Targeted Investor Incentives
To build a sustainable domestic retail investor base, municipal issuers can offer financial incentives exclusively to original individual allottees. These incentives can be structured as:
- An additional interest rate coupon premium over the standard rate.
- Direct discounts on the initial issue price of the bond.
- Targeted investor categories eligible for these incentives include retail individual investors, women, senior citizens, serving or retired defense personnel, and widows or widowers of defense personnel.
Green Financing and Digital Modernization
The regulatory update introduces modern sustainable finance categories and cost-effective digital marketing rules.
ESG Municipal Debt Securities
The proposed framework inserts a new dedicated regulation enabling urban local bodies to issue Environment, Social, and Governance municipal debt securities. This permits cities to float green bonds, social bonds, and sustainability-linked bonds to fund climate-resilient projects like renewable energy, public transit, and waste-management systems. These instruments must comply with the unified disclosure rules outlined under the corporate non-convertible securities regime.
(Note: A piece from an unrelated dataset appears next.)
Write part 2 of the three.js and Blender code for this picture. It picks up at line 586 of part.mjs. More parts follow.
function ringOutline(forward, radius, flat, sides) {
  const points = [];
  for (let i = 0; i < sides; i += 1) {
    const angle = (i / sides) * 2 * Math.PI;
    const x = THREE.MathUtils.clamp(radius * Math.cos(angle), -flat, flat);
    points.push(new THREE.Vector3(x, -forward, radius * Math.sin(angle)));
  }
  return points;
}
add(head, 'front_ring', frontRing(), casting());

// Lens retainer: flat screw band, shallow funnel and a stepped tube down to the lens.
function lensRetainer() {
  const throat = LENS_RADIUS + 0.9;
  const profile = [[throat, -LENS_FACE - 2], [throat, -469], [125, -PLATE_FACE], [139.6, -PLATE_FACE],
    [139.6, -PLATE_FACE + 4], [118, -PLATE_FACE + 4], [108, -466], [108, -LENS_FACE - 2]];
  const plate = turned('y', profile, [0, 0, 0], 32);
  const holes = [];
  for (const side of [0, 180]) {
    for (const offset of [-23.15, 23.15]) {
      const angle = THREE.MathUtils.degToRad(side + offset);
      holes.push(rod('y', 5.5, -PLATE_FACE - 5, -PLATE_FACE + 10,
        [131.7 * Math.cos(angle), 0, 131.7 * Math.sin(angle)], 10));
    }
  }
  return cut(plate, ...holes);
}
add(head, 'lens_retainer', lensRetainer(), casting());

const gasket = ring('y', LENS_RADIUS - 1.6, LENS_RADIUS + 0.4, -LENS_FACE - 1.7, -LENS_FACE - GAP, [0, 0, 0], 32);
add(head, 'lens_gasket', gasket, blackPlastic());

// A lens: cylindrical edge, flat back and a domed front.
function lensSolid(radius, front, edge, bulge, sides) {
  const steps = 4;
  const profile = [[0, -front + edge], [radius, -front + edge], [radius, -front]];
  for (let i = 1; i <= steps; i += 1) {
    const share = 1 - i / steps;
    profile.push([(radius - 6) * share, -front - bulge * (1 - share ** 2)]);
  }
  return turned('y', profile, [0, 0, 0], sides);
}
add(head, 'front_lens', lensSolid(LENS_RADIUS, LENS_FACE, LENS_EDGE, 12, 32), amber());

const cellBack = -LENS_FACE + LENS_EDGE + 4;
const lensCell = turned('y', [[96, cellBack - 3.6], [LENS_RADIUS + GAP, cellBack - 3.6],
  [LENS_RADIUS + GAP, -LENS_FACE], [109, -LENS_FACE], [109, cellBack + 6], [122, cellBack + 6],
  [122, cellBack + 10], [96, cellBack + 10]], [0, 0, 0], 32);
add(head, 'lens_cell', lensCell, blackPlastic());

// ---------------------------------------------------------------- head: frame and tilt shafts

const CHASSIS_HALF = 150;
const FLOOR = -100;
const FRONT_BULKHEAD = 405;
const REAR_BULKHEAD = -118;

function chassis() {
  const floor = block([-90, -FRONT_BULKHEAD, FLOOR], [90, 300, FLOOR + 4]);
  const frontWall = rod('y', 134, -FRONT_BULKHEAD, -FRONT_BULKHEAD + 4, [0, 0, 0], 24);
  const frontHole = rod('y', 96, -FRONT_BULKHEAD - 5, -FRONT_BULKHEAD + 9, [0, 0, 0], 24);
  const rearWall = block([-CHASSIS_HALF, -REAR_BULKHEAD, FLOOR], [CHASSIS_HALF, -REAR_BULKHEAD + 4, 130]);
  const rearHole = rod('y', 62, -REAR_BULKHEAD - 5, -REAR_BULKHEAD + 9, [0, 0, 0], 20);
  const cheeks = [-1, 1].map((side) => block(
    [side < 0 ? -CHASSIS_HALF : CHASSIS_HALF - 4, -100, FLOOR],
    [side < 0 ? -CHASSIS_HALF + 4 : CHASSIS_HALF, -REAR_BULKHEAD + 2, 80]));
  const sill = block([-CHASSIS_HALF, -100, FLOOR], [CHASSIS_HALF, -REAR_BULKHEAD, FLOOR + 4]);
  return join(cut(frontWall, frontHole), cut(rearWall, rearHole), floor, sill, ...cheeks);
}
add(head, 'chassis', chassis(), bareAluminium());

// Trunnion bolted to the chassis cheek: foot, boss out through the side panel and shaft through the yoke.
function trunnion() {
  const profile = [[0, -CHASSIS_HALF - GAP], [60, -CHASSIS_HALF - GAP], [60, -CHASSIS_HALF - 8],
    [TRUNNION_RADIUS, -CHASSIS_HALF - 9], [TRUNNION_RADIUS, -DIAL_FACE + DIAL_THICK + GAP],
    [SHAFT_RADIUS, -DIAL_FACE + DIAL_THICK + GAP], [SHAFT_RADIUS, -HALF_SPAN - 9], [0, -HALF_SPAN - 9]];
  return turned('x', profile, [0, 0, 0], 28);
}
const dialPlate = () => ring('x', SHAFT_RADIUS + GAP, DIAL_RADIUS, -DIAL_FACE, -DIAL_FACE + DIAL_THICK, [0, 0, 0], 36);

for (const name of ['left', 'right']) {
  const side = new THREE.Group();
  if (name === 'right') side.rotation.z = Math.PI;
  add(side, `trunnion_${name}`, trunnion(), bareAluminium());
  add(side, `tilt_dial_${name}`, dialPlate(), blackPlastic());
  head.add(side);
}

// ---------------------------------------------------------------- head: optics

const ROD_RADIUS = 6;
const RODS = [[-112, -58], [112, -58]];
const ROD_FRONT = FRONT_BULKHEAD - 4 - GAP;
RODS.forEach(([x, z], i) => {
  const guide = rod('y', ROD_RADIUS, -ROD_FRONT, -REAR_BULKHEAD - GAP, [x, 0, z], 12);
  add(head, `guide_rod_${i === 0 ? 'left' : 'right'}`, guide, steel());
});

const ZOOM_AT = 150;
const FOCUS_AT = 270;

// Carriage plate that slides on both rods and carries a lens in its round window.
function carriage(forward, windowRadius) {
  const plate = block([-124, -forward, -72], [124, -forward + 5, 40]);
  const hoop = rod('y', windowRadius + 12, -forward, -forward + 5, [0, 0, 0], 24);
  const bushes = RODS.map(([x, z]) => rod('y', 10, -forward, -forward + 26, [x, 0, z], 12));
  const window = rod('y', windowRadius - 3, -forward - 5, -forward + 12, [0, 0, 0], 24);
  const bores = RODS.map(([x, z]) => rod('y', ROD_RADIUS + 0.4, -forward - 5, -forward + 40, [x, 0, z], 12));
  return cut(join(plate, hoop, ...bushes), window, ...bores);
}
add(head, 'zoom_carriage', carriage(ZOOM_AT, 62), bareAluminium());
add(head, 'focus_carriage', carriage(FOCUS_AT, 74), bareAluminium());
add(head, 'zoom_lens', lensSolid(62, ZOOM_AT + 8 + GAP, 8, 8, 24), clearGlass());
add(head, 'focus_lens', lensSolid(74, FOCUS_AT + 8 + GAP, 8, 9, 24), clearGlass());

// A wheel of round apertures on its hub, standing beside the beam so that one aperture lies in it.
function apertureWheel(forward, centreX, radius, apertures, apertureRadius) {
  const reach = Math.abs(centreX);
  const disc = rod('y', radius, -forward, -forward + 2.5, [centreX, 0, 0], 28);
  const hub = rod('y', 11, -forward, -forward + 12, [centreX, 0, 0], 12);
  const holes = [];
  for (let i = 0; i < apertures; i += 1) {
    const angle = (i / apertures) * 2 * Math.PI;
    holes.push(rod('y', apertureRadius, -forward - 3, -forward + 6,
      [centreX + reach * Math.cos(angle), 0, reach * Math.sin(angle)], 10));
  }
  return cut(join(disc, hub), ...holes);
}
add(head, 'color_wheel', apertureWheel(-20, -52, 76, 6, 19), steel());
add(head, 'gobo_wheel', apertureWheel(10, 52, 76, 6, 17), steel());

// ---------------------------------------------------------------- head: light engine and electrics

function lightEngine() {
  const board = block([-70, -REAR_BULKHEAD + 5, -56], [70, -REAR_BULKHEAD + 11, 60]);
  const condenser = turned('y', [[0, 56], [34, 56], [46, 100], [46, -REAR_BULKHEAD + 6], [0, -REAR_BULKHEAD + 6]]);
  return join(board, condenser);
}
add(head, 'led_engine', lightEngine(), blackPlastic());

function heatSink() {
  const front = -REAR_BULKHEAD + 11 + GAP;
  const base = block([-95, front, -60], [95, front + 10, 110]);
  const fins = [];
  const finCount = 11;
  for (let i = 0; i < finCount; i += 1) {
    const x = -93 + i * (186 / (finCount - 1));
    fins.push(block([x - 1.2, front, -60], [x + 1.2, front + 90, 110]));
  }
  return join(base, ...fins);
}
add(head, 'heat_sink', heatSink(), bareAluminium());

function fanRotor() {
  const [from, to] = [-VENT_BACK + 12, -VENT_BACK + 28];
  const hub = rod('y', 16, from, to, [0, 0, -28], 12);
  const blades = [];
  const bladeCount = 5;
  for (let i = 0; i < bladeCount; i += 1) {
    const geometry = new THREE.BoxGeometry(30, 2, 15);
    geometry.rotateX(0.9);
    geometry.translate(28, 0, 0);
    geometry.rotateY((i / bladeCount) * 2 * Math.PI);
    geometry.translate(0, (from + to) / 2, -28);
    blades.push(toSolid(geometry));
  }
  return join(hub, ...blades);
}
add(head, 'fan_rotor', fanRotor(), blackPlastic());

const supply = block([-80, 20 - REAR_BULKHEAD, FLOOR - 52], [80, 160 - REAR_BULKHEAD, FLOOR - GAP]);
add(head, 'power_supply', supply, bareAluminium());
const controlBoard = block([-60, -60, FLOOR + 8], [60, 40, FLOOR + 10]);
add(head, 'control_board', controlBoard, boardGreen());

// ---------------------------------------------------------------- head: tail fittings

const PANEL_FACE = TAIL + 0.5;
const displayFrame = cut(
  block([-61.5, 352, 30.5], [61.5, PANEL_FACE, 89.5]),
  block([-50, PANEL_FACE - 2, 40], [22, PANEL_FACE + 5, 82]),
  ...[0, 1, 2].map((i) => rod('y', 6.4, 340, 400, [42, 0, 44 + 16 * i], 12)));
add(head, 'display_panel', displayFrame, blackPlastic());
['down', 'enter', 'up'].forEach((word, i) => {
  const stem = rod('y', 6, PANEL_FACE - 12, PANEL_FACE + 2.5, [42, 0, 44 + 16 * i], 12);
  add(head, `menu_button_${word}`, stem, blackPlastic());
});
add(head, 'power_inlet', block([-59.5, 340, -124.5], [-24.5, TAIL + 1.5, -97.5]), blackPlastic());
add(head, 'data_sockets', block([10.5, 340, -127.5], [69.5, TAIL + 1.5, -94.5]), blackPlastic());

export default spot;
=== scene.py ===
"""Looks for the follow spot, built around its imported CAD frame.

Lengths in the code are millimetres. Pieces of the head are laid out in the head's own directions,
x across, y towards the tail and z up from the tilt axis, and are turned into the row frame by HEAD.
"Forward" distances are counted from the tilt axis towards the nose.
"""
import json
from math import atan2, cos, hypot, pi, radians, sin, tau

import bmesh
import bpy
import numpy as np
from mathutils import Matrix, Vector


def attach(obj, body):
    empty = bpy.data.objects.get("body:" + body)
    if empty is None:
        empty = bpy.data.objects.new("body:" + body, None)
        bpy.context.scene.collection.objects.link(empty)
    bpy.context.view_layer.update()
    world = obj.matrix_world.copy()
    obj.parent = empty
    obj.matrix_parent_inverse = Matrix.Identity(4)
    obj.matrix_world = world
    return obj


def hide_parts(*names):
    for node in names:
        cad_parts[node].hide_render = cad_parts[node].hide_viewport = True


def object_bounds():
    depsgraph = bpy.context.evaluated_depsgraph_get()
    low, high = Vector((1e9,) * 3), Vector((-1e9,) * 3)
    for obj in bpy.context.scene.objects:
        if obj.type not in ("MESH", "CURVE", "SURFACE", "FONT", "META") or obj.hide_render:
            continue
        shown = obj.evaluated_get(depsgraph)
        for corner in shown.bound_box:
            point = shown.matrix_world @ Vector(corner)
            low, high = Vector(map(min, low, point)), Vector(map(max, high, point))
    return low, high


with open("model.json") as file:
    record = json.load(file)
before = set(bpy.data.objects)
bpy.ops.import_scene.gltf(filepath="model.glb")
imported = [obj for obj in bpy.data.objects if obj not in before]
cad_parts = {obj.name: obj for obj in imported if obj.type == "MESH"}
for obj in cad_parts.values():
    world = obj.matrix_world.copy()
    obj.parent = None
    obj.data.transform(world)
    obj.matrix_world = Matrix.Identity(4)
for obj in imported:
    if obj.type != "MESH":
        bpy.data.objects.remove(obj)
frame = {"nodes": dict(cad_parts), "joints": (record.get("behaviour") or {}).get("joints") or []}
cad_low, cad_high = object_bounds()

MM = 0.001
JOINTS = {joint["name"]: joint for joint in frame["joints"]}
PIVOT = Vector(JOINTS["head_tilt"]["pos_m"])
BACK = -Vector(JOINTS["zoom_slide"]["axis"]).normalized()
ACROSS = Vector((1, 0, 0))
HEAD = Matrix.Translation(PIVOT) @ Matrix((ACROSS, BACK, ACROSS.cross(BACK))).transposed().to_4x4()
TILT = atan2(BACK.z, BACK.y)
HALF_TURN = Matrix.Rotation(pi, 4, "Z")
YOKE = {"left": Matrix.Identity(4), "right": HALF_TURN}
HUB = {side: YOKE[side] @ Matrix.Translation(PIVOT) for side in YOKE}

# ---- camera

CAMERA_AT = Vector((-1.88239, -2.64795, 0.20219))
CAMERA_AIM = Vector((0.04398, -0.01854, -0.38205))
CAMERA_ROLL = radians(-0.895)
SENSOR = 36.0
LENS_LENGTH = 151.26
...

Digitization of Advertisements and Standard Timelines
The amendments allow public issue advertisements to be published through digital channels, including online newspapers, official stock exchange platforms, and the issuer’s website, alongside traditional print media. Additionally, the paper formalizes the definition of a “working day” as any day when commercial banks in the issuing city are open, removing operational ambiguity regarding transaction timelines.
IASPOINT Booster Facts for UPSC
- First Municipal Bond in India: The Bangalore Municipal Corporation issued the first municipal bond in India in 1997 without a government guarantee, followed closely by Ahmedabad in 1998.
- Tax Status of Municipal Bonds: Municipal bonds can be issued as taxable or tax-free instruments. Tax-free municipal bonds are highly valued by retail investors as the interest earned is exempt from income tax under Section 10(15) of the Income Tax Act.
- 74th Constitutional Amendment Act, 1992: This amendment added Part IXA and the Twelfth Schedule to the Constitution, institutionalizing Urban Local Bodies. It lists 18 functional matters, including urban planning, water supply, and solid waste management, which require capital market funding.
- Credit Rating Requirements: Under existing guidelines, a municipal body must obtain a mandatory credit rating from at least one credit rating agency registered with the regulator before launching a public issue.
- Vaibhav Dange Committee / Working Group: The internal review processes for municipal bonds draw inputs from technical working groups and the Corporate Bonds and Securitisation Advisory Committee of the capital markets regulator to ease doing business.
- AMRUT 2.0 and Smart Cities Mission: The Ministry of Housing and Urban Affairs provides financial incentives and credit rating subsidies to municipal corporations to encourage them to issue bonds for funding water security and urban infrastructure projects.